Le MEDEF organise ses universités à partir de ce mercredi 26 août avec Jean Castex en ouverture et les patrons attendent un soutien sans faille. Et ils l'auront, comme à chaque fois.
Déjà en 2014, Emmanuel Valls, fraîchement nommé à Matignon faisait sa profession de foi aux universités du MEDEF : "Et moi, j'aime l'entreprise", disait-il. C'était le tournant pro-business du quinquennat Hollande avec le Crédit d'Impôts Compétitivité Emploi, le CICE.
En 2014, le Premier ministre aimait l'entreprise. En 2020, Jean Castex dira la même chose.
Sauf que le contexte a changé et que la crise oblige le gouvernement à soutenir massivement les entreprises, cette fois. Les patrons sont un peu déçus d'ailleurs car ils espéraient ouvrir le rendez-vous en connaissant le plan de relance. Il faudra attendre un peu même si Jean Castex viendra avec des annonces.
Quoi qu'il en soit, les patrons ont un gouvernement à l'écoute des entreprises depuis l'élection d'Emmanuel Macron, ils en ont conscience. Il savent aussi que les 460 milliards injectés depuis mars les ont maintenu à flot : les exonérations de charges, les plans de soutien aux filières, les mesures de financement du chômage partiel.
L'économie française traverse un moment charnière un peu paradoxal pour les patrons et pour le gouvernement.

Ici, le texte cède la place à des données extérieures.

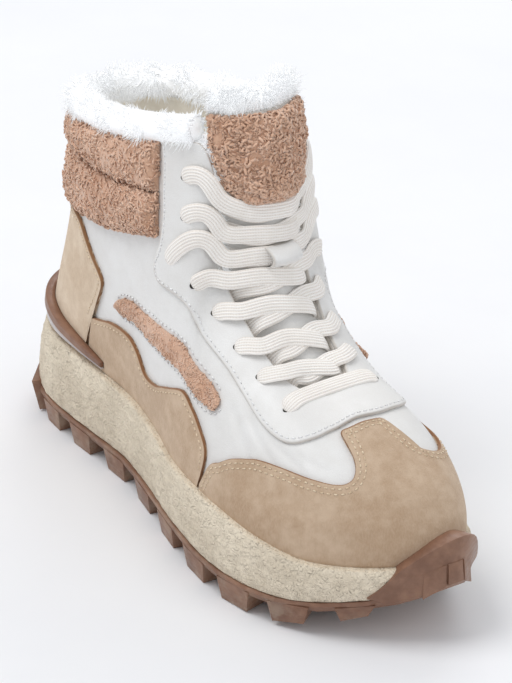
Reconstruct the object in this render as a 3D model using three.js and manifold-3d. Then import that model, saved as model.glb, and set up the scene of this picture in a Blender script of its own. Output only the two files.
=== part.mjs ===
// Winter sneaker, right shoe: a lugged rubber sole, a foam midsole, a hollow leather upper with suede
// and teddy overlays, a padded tongue, a plush collar and flat laces. Millimetres, +X to the toe,
// +Y to the medial side, +Z up, with the origin on the heel lug's flat bottom.
import * as THREE from "three";
import { mergeVertices } from "three/addons/utils/BufferGeometryUtils.js";
import Module from "manifold-3d";

const wasm = await Module();
wasm.setup();

// Driving sizes
const SOLE_LENGTH = 284;
const BALL_WIDTH = 102;
const FEATHER_UNDER_HEEL = 45;
const FEATHER_UNDER_BALL = 33;
const TOE_SPRING = 30;
const COLLAR_HEIGHT = 178;
const INSTEP_HEIGHT = 96;
const HEEL_SETBACK = 10;
const TOE_SETBACK = 10;
const HEEL_CENTRE = 42;
const WALL = 2;
const CLEARANCE = 0.3;
const FACET_TOLERANCE = 0.07;
const OVERLAY = 1.5;
const RIM_THICKNESS = 5;
const RIM_RISE = 5;
const MIDSOLE_BULGE = 1.6;
const OUTSOLE_HEIGHT = 13;
const RAND_HEIGHT = 4.4;
const RAND_LIP = 0.8;
const HEEL_BEVEL = 7;
const LUG_DEPTH = 17;
const LUG_DRAFT = 1.8;
const CENTRE_LUG_LENGTH = 18;
const CENTRE_LUG_WIDTH = 16;
const PLATE_SPRING = 0.6;
const PLATE_BEVEL = 0.4;
const CENTRE_LUG_PITCH = 21;
const HEEL_PAD_LENGTH = 24;
const HEEL_PAD_WIDTH = 22;
const BUMPER_REACH = 8;
const BUMPER_ROOT = 7;
const BUMPER_RISE = 17;
const WEDGE_LENGTH = 14;
const WEDGE_RISE = 8;
const WEDGE_REACH = 2;
const HEEL_WEDGE_LENGTH = 15;
const HEEL_WEDGE_RISE = 3;
const HEEL_WEDGE_REACH = 4.5;
const INSOLE_THICKNESS = 4;
const INSOLE_DRAFT = 1.2;
const TONGUE_THICKNESS = 3.2;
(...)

Les patrons sont pris entre Darwin et Kafka. Darwin parce qu'on voit bien que les entreprises en difficulté, celles qui se placent en redressement judiciaire depuis le confinement, étaient souvent des entreprises déjà malades, ou des secteurs qui avaient besoin de se réinventer comme la filière automobile, le tourisme, par exemple.
Donc la Covid-19 précipite le changement voire la sélection naturelle et les chefs d'entreprises y sont plutôt favorables.
Et puis, il y a Kafka, c'est-à-dire qu'aujourd'hui les patrons sont ultra-dépendants des aides d'État. D'une part, c'est assez contraire à la vision libérale de l'entrepreneur de dépendre des aides publiques. Et puis, il y a le risque d'une rechute de l'activité en cette rentrée qui ressort des enquêtes sur le moral des chefs d'entreprises. Le masque obligatoire en entreprise qui fait perdre en rentabilité, la désorganisation.
Mais surtout, il y a une petite musique depuis quelques jours où l'on comprend que les patrons ont peur du moment où il va falloir rembourser les prêts garantis, verser les charges sociales sur les salaires.
J'ai rencontré des responsables de filières dans le bâtiment ou l'automobile qui ont même peur de voir leur activité repartir trop vite car ils risqueraient de ne plus bénéficier des aides d'État. Et ça, c'est très pervers.
Résultat, les patrons n'ont pas forcément les moyens pour l'instant. Il y a un duel entre le temps long et l'urgence du quotidien. Le plan de relance est une chance de changer de modèle de production, d'aller vers une industrie plus verte. Sans la Covid-19, on n'aurait jamais eu les milliards qui vont être débloqués.
Ce plan doit dessiner l'économie du siècle qui vient, mais il faut que les entreprises soient encore debout. C'est pour ça qu'on commence à expliquer que les prêts garantis de l'État seront sans doute prolongés avec des prêts relais à des taux d'intérêt assez bas entre 1 et 3%, a dit Bruno Le Maire.
Mais attention, il faut que les milliards engagés permettent la transition vers la nouvelle économie et ne servent pas qu'à sauver les vieux emplois. Car le gouvernement aussi va avoir un problème de temps court. 2022 va arriver très vite.
C'est très compliqué pour les compagnies aériennes, on le sait. Américan Airlines a indiqué qu'elle risquait de supprimer 19.000 postes à partir du 1er octobre. Les compagnies aériennes américaines ont déjà obtenu une aide de 25 milliards en s'engageant à ne pas licencier jusqu'au 30 septembre. Et bien, le 1er octobre, c'est après le 30 septembre et American Airlines demande une rallonge pour garder ses effectifs.